Folk music and hymns
At Christ Church in Coldharbour organist Martin Hall shows John how Vaughan Williams collected folk songs and transformed them into some of our most well-known hymns. Vaughan Williams used to practice the organ here and found songs in local villages. From Forest Green came The Ploughboys Dream, which ended up as the tune to “Oh Little Town of Bethlehem”.
Vaughan Williams was inspired by the music of Tudor England. The most popular ballad of the time was Greensleeves. Vaughan Williams’ “Fantasia on Greensleeves” was played at the Royal Wedding, but John finds out how it sounds on a period instrument of Tudor times, - the Dulcimer. But this Dulcimer is special, not only is it played by woodsman Mervyn Mewis - he made it too! Mervyn’s passionate about hand crafting ancient instruments and John has a go at recreating another popular Tudor sound, by playing the unusual Bowed Psaltery.
John takes a ‘sound walk’ and learns to listen to the landscape. With the help of acoustic ecologist Dr Matt Sansom he starts to picture the slopes of Leith Hill through the noises he hears. Acoustic ecology studies the aural relationship between people and places, looking at the interactions between the sounds around us and the sounds we make. Matt says learning to listen helps people to appreciate the natural environment in a different way. His colleague Dr Bennett Hogg shows John how he is taking music back to its roots, by bringing violins into the woods. Hanging a violin in a tree, Bennett’s plan is to let the wind play its super length strings. But water too plays its part, as a river ripples over instruments creating a cutting edge version of water music.
Back in the spring Ellie Harrison was up with the lark, at Nagshead in the Forest of Dean, to catch a front row seat at the Albert Hall of birdsong. She spots these feathered singers with the help of the RSPB’s Mark Eaton. As dawn breaks she finds out how to record this orchestra and brings the results to a man who has his own unique take on the dawn chorus.
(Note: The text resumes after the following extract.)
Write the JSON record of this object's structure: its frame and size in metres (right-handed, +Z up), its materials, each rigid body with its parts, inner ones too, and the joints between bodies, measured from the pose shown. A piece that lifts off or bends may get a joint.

Julia Bradbury follows in the footsteps of one of our most famous composers, Benjamin Britten. She walks The Sailors Path alongside the River Alde in Suffolk where stirring curlew calls became the motif for Britten’s Curlew River Opera. Chris Milton who’s passionate about his music explains how Britten would walk for hours among the fenland and shingle beaches, absorbing the watery and mysterious landscape. Julia also visits Britten’s studio in the Red House, still furnished with his belongings, and meets Britten’s friend and conductor Steuart Bedford who worked with him in his later years.
Musician Alex James swapped city life for rolling acres when he moved to a farm rural Oxfordshire. With a change of scenery came a change in musical tastes - the bass player with Britpop band Blur found himself looking at the landscape and listening to classical music. Alex reveals his favourite melody, the medieval “Sumer is Icumen” which celebrates the changing season and the arrival of the cuckoo. Alex gives us a glimpse of his developing passion for classical themes, playing guitar with neighbour and composer William Lovelady.
Ellie Harrison treks over Haworth Moor in West Yorkshire to meet a man whose music is steeped in the dramatic landscape. Arthur Butterworth is a composer and trumpeter, whose career spans more than 70 years. He’s written over one hundred pieces of classical music, but it’s his fascination with the moors which lead to “A Dales Suite”, a major work for brass bands. Ellie learns how Arthur studies the shape and mood of the landscape, translating what he sees into melody and harmony.
The timeless sound of an English village, at St Mary’s in Painswick the bells are rung by the Ancient Society of Painswick Youths. But as Matt Baker finds out its trickier than it looks. The huge tenor bell takes its toll as Matt is literally swept off his feet during a bell ringing lesson. The “Youths” are the oldest club in the village, formed in 1686. They preside over a bell tower that outshines all its competitors as the wealth of the wool trade brought prosperity to the village. Today there are 14 bells, according to Tower Captain Deborah Foreman, more even than Westminster Abbey.